Почему так происходит? Некоторый ответ можно получить в любопытной (для меня, например, просто путеводной во многих отношениях) книге Александра Эткинда «Хлыст». Он очень интересно интерпретирует блоковское эссе «Катилина. Страница из истории мировой Революции» и, соответственно, «Двенадцать» и наброски неосуществлённой пьесы о Христе. Для Блока, утверждает Эткинд на основании этих текстов, революция – это отказ от пола. Пол – это то, что тяготит, это то, что делает человека прежним, архаичным, ветхозаветным. В пьесе Блока Христос не мужчина и не женщина. Почему надо убить Катьку? Потому что Катька – воплощение той самой зависимости, того бремени, того первородного греха, что был до революции. Для революции поэтика тела не существует – для революции существует освобождение от проблемы пола. И в этом смысле не зря Блок в «Катилине» цитирует последнее, странным ритмом написанное стихотворение Катулла «Аттис». Вот это, помните:

По морям промчался Аттис на летучем, лёгком челне <…>

Оскопил он острым камнем молодое тело своё.
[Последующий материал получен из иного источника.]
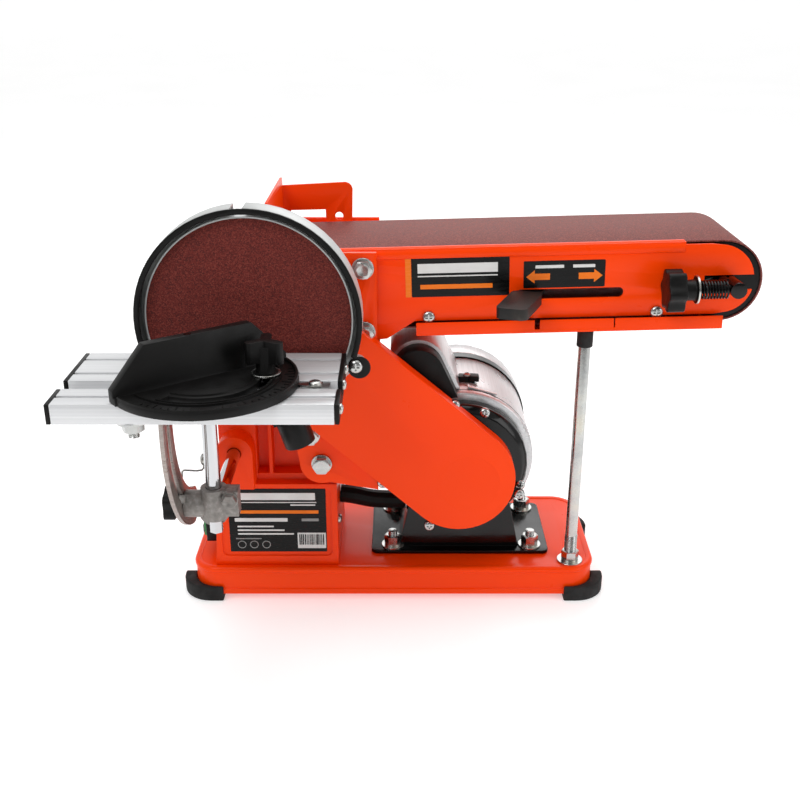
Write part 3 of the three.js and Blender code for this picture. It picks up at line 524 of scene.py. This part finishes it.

И почуял лёгкость духа, ощутив безмужнюю плоть…

Идея скопчества, идея отказа от пола, от любви, от того символа любви, которым является Катька, – вот в этом для Блока истинная революция. Поэтому «Двенадцать» – поэма о том, что любовь должна быть преодолена, что плотской, человеческой любви больше не будет, а будет другая.

Что касается образа Христа в поэме. Блок много раз говорил и, в частности, писал первому иллюстратору Юрию Анненкову: «Я сам понимаю, что там должен быть не Христос. Я вижу Христа, ничего не поделаешь…» Он даже записал в дневнике: «…если вглядеться в столбы метели на этом пути, то можно увидать Иисуса Христа. Но я иногда сам глубоко ненавижу этот женственный призрак». Может быть, пишет он, во главе их не должен быть Христос. Но в «Записной книжке»: «Что Христос идёт перед ними – несомненно», и в поэтике Блока, в рамках его текстов именно Христос («Несут испуганной России // Весть о сжигающем Христе» – цикл «Родина»). Христос приходит как свобода, как революция и как гибель. «Я люблю гибель», – повторяет Блок всё время. Для него после революции жизни не может быть, он в этом костре должен сгореть.